Al Franken Quotes He spoke Quotes mentioning him

Eric Schneiderman : American lawyer and politician who served as the 65th Attorney General of New York from 2011 until his resignation in May 2018 after The New Yorker reported that four women had accused him of physical abuse.

Eric Schneiderman Quotes He spoke Quotes mentioning him

Andrew Kreisberg : American television writer, producer and comic book writer. Kreisberg was suspended on November 10 in 2017, from his role as showrunner on The Flash, Arrow, Legends of Tomorrow, and Supergirl, after fifteen women and four men accused him of sexual harassment. On November 29, 2017, he was fired from all of Warner Bros.
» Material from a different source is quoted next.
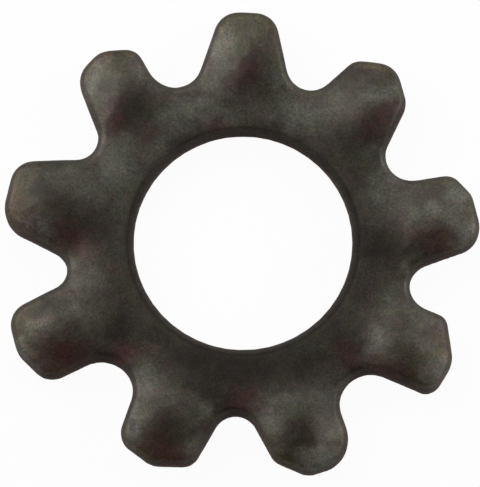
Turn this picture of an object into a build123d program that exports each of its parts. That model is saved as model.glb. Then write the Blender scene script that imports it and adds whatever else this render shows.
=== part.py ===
from build123d import *

import os
from dataclasses import dataclass
from math import cos, exp, hypot, radians, sin, tan

# Toothed lock washer, No. 8 size: one stamped and formed piece of spring steel.
# Millimetres, +Z up. The origin is on the bore's axis, in the plane of the lower seat.

# --- Sheet and ring ---------------------------------------------------------
sheet_thickness = 0.54
bore_diameter = 4.40
bore_edge = 0.12            # bevel of the bore's two rims
seat_radius = 2.75          # of the flat seat coined round the bore, on each face
coin_depth = 0.02           # of each seat below the sheet's face

# --- Teeth ------------------------------------------------------------------
foot_reach = 3.00           # distance from the bore's axis at which the flanks' half widths are given
rolled_edge = 0.15          # rounding of the upper outer rim, on the side the punch entered
level_radius = 2.60         # the forming starts outside this radius
rise_width = 0.90           # and reaches its whole height over this width
form_width = 0.80           # distance from its middle at which a tooth's forming has faded to 37%

# --- Surfaces ---------------------------------------------------------------
grid_margin = 0.20          # width of each formed face beyond the farthest corner of a tooth
grid_steps = 26             # of its grid of heights, along each side
grid_fit = 0.01             # how closely the face follows those heights
blank_height = 6 * sheet_thickness    # taller than the forming, so that both formed faces pass through it

@dataclass
class Tooth:
    """One tooth, in its own axes: across is positive clockwise, out is from the bore's axis."""
    angle: float            # of its middle, degrees clockwise from +Y
    foot: tuple             # half widths at foot_reach: counter-clockwise side, clockwise side
    head: tuple             # corners (across, out, rounding) from the counter-clockwise side
    gap: float              # rounding of the gap that follows it clockwise
    form: tuple             # (across, out, height) of the middle of its forming
    twist: float            # degrees there, clockwise edge up
    pitch: float            # degrees there, tip up

teeth = [
    Tooth(0.5, (1.05, 0.95), ((-0.47, 4.70, 0.48), (0.58, 4.64, 0.46)), 0.51,
          form=(-0.25, 3.75, 0.12), twist=22, pitch=2),
    Tooth(40.5, (0.86, 1.01), ((-0.70, 4.28, 0.35), (0.00, 4.72, 0.48), (0.68, 4.25, 0.34)), 0.54,
          form=(-0.25, 3.55, 0.12), twist=22, pitch=-2),
    Tooth(81.0, (0.64, 1.10), ((-0.70, 4.35, 0.30), (-0.22, 4.66, 0.35), (0.79, 4.73, 0.50)), 0.50,
          form=(-0.18, 4.08, 0.07), twist=21, pitch=-14),
    Tooth(121.0, (0.52, 0.98), ((-0.77, 4.25, 0.25), (-0.05, 4.82, 0.50), (0.73, 4.82, 0.32)), 0.63,
          form=(-0.23, 4.15, 0.05), twist=22, pitch=-14),
    Tooth(160.5, (0.66, 1.09), ((-0.67, 4.88, 0.65), (0.36, 4.84, 0.40), (0.88, 4.36, 0.35)), 0.46,
          form=(-0.25, 4.10, 0.05), twist=22, pitch=-7),
    Tooth(202.0, (0.96, 0.86), ((-0.75, 4.54, 0.36), (0.00, 4.83, 0.50), (0.80, 4.62, 0.36)), 0.65,
          form=(-0.25, 3.95, 0.10), twist=22, pitch=-2),
    Tooth(243.5, (0.80, 0.79), ((-0.80, 4.73, 0.42), (-0.02, 5.00, 0.50), (0.78, 4.84, 0.44)), 0.45,
          form=(-0.25, 3.85, 0.17), twist=20, pitch=6),
    Tooth(281.0, (1.06, 1.09), ((-0.58, 4.82, 0.60), (0.71, 4.77, 0.46)), 0.49,
          form=(-0.25, 3.55, 0.12), twist=22, pitch=14),
    Tooth(320.0, (0.98, 0.58), ((-0.38, 4.75, 0.46), (0.28, 4.81, 0.42), (0.86, 4.37, 0.34)), 0.58,
          form=(-0.15, 4.10, 0.11), twist=22, pitch=-14),
]

def place(tooth, across, out):
    """Point of the plan, from a tooth's own axes."""
    turn = radians(tooth.angle)
    return Vector(across * cos(turn) + out * sin(turn), out * cos(turn) - across * sin(turn))

def meet(a, b, c, d):
    """Point where the line from a through b crosses the line from c through d."""
    along, other = b - a, d - c
    return a + along * ((c - a).cross(other).Z / along.cross(other).Z)

def washer_outline():
    """Corners of the outer outline and their roundings, clockwise from the first tooth."""
    corners, rounds = [], []
    for tooth, following in zip(teeth, teeth[1:] + teeth[:1]):
        for across, out, rounding in tooth.head:
            corners.append(place(tooth, across, out))
            rounds.append(rounding)
        foot = place(tooth, tooth.foot[1], foot_reach)
        next_foot = place(following, -following.foot[0], foot_reach)
        next_corner = place(following, *following.head[0][:2])
        corners.append(meet(corners[-1], foot, next_corner, next_foot))
        rounds.append(tooth.gap)
    return corners, rounds

def forming(tooth, across, out):
    """Height that one tooth's forming gives the sheet, in that tooth's axes."""
    middle_across, middle_out, height = tooth.form
    across -= middle_across
    out -= middle_out
    slope = across * tan(radians(tooth.twist)) + out * tan(radians(tooth.pitch))
    return (height + slope) * exp(-(across ** 2 + out ** 2) / form_width ** 2)

def relief(x, y):
    """Height of the formed sheet above the flat blank, at a point of the plan."""
    height = 0.0
    for tooth in teeth:
        turn = radians(tooth.angle)
        height += forming(tooth, x * cos(turn) - y * sin(turn), x * sin(turn) + y * cos(turn))
    share = (hypot(x, y) - level_radius) / rise_width
    share = min(max(share, 0.0), 1.0)
    return height * share ** 2 * (3 - 2 * share)

def formed_face(base):
    """One face of the formed sheet, over a square larger than the washer."""
    grid_reach = grid_margin + max(out for tooth in teeth for across, out, rounding in tooth.head)
    places = [grid_reach * (2 * step / grid_steps - 1) for step in range(grid_steps + 1)]
    points = [[(x, y, base + relief(x, y)) for y in places] for x in places]
    return Face.make_surface_from_array_of_points(points, tol=grid_fit)

lower_face = formed_face(-coin_depth)
upper_face = formed_face(sheet_thickness - coin_depth)
seat_height = sheet_thickness - 2 * coin_depth

with BuildPart() as lock_washer:
    with BuildSketch(Plane.XY.offset(-blank_height / 2)):
        with BuildLine():
            corners, rounds = washer_outline()
            FilletPolyline(*corners, radius=rounds, close=True)
        make_face()
        Circle(bore_diameter / 2, mode=Mode.SUBTRACT)
    extrude(amount=blank_height)
    split(bisect_by=upper_face, keep=Keep.BOTTOM)
    split(bisect_by=lower_face, keep=Keep.TOP)

    upper = lock_washer.faces().sort_by(SortBy.AREA)[-2:].sort_by(Axis.Z)[1]
    fillet(upper.outer_wire().edges(), radius=rolled_edge)

    for height, way in ((0, Align.MAX), (seat_height, Align.MIN)):
        with Locations((0, 0, height)):
            Cylinder(seat_radius, blank_height, align=(Align.CENTER, Align.CENTER, way), mode=Mode.SUBTRACT)
    seats = lock_washer.faces().filter_by(Plane.XY)
    chamfer([seat.inner_wires()[0].edge() for seat in seats], length=bore_edge)

lock_washer.part.label = "lock_washer"
os.makedirs("parts", exist_ok=True)
export_step(lock_washer.part, "parts/lock_washer.step")
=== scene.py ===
"""Dresses the toothed lock washer: a worn skin over its solid, blackened steel, a pale stage."""

import math

import bpy
import numpy as np
from bpy.props import FloatProperty, FloatVectorProperty, IntProperty, PointerProperty
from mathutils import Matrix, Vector


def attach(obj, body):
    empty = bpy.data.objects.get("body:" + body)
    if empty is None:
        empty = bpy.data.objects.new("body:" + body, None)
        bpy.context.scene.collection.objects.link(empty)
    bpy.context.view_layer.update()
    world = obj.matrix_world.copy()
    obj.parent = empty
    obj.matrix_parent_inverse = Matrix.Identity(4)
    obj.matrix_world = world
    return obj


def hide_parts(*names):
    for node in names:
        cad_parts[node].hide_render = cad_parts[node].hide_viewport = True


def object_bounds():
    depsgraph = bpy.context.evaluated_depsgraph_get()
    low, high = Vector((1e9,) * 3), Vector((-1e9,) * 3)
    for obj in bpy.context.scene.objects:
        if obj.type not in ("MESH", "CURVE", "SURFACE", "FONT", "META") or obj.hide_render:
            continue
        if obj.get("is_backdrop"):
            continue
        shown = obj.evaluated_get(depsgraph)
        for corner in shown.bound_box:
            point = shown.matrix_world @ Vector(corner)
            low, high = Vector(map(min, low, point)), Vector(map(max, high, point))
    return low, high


bl_info = {
    "name": "Toothed lock washer",
    "version": (1, 0, 0),
    "blender": (4, 5, 0),
    "location": "3D View > Sidebar > Washer",
    "description": "A worn, blackened steel lock washer with formed teeth, on a pale stage",
    "category": "Add Mesh",
}

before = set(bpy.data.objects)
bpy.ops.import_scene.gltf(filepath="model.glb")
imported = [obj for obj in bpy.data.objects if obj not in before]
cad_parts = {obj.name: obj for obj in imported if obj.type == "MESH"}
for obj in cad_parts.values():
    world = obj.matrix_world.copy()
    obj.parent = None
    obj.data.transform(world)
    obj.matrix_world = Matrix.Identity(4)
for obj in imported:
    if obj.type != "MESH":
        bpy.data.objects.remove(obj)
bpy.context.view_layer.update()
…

Television’s projects.

Andrew Kreisberg Quotes He spoke Quotes mentioning him

We can observe that the three examples seems have been cancelled by the media as the number of quotes spoken by them and the number of quotes mentioning them drastically decreased right after their conviction.

Statistical analysis

This observation has still to be confirmed by statistical analysis using a t-test assessing the difference of means of the number of quotes between the periods before and after their conviction. This has been done while studying a set of 65 accused people, mostly Americans.

First, a t-test has been assessed between the normalized means of the count of quotes pronounced by them between the periods before and after their conviction, for each of the 65 accused people. This resulted with a significant p-value (p = 0.00046 <0.05). This showcases that accused people are probably rejected by the society, giving them less time to express themselves, shutting them off the media, radios. Secondly, another t-test has been assessed between the normalized means of the count of quotes mentioning them, again between the periods before and after their conviction, for these same 65 accused people. This resulted with a non-significant p-value (p = 0.672 > 0.05). This means that we couldn’t show that society, in general, talks less about these people after their conviction.


Conclusion

foursquare_logo Based on the analyses performed, the ebb and flow of media coverage and therefore public attention on MeToo and sexual harassment can be directly linked to a few traumatic events, i.e. accusations, that happened in waves. Only some very famous people being accused in a short time frame helped shape media coverage. These in turn promoted the existence of non-traumatic events, such as manifestations and documentaries. In conclusion, further research in addition to this analysis, scraping all newspapers’ websites, social media interactions etc. to get a much deeper understanding of the main factors affecting a human rights movement would be more than warranted. Nonetheless, the Quotebank dataset is a powerful proxy of public discussion: it is uniquely suited to analyse for example how much people are able to reach the wider public or not, as we did with cancel culture.